Why This Prayer Works for Moms and Business Owners Specifically
Most prayers of surrender are beautiful but abstract. The Litany of Trust is specific. It names the actual fears — false security, anxiety, the need for control, the fear that trusting God will somehow leave you worse off. It doesn’t skip over the hard parts.
And that specificity is what makes it so useful for women who are carrying a lot.
Because we are carrying a lot. We’re making decisions about our families and our businesses and our futures, often simultaneously, often without a clear roadmap. We need a prayer that meets us in the middle of that — not one that asks us to pretend we’re not there.
The Litany of Trust does that. It acknowledges the weight and then, line by line, helps you set it down.
How to Start Praying It
If you’ve never prayed the Litany of Trust before, here’s what I’d suggest:
Find the full text. A quick search will bring it up easily. The Sisters of Life have it on their website, and it’s also widely available in Catholic prayer resources.
Read it slowly the first time. Don’t rush through it. Let the lines land. Notice which ones stop you — those are usually the ones you need most.
Come back to it regularly. I find it most useful when I’m in a season of uncertainty or when I notice anxiety creeping in.
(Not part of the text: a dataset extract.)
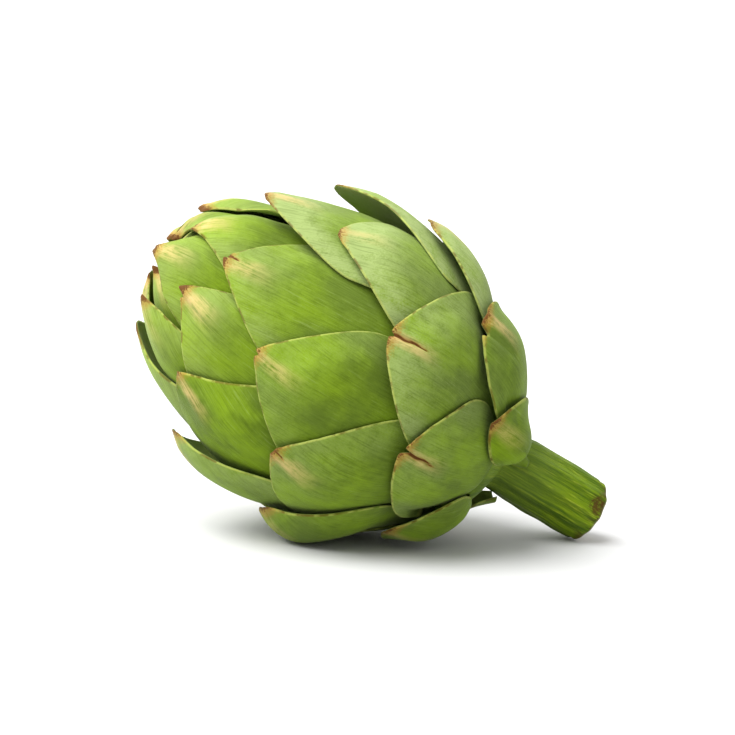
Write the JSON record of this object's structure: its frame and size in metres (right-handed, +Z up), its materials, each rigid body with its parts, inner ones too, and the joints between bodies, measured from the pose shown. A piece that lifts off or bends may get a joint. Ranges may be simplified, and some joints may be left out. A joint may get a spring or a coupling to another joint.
{
  "type": "artichoke",
  "caption": "Whole green globe artichoke lying on its side, with broad overlapping bracts round a closed bud and a short cut stem.",
  "frame": {"origin": "on the surface that the artichoke lies on, under the middle of its box", "axes": "+X from the tip of the head towards the cut stem, along the artichoke's length as it lies; +Z up; the head's axis rises towards -X"},
  "size_m": [0.14, 0.091, 0.0964],
  "materials": {
    "stem": "ribbed green skin with a dull shine",
    "outer_bract": "waxy green with a grey bloom, fine lengthwise fibres, pale rims and brown tips",
    "inner_bract": "waxy yellow-green with fine lengthwise fibres and brown tips",
    "bud": "waxy yellow-green with brown tips"
  },
  "bodies": {
    "root": {"stem": "stem", "bract_01": "outer_bract", "bract_02": "outer_bract", "bract_03": "outer_bract", "bract_04": "outer_bract", "bract_05": "outer_bract", "bract_06": "outer_bract", "bract_07": "outer_bract", "bract_08": "outer_bract", "bract_09": "outer_bract", "bract_10": "outer_bract", "bract_11": "outer_bract", "bract_12": "outer_bract", "bract_13": "outer_bract", "bract_14": "outer_bract", "bract_15": "outer_bract", "bract_16": "outer_bract", "bract_17": "outer_bract", "bract_18": "outer_bract", "bract_19": "outer_bract", "bract_20": "outer_bract", "bract_21": "outer_bract", "bract_22": "outer_bract", "bract_23": "outer_bract", "bract_24": "outer_bract", "bract_25": "outer_bract", "bract_26": "outer_bract", "bract_27": "outer_bract", "bract_28": "outer_bract", "bract_29": "outer_bract", "bract_30": "outer_bract", "bract_31": "outer_bract", "bract_32": "outer_bract", "bract_33": "inner_bract", "bract_34": "inner_bract", "bract_35": "inner_bract", "bract_36": "inner_bract", "bract_37": "inner_bract", "bract_38": "inner_bract", "bract_39": "inner_bract", "bract_40": "inner_bract", "bract_41": "inner_bract", "bract_42": "inner_bract", "bract_43": "inner_bract", "bract_44": "inner_bract", "bract_45": "inner_bract", "bract_46": "inner_bract", "bud": "bud"}
  },
  "joints": []
}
It’s also a beautiful addition to a morning quiet time — it takes only a few minutes to pray in full.
Don’t worry about praying it perfectly. This isn’t a prayer you perform. It’s a prayer you mean, imperfectly, on the days when trust is hard. That’s exactly when it does its best work.
The Litany of Trust hasn’t made my life simpler or my business more predictable. What it’s done is quieter and more lasting than that.
It’s helped me stop gripping so tightly. It’s helped me remember that my worth isn’t tied to my output. It’s helped me return, again and again, to the foundational truth that God’s plan for my life is better than anything I could design for myself — even on the days when I can’t see it yet.
If you’re a mom or a business owner carrying more than you’d like to admit, I think it might do the same for you.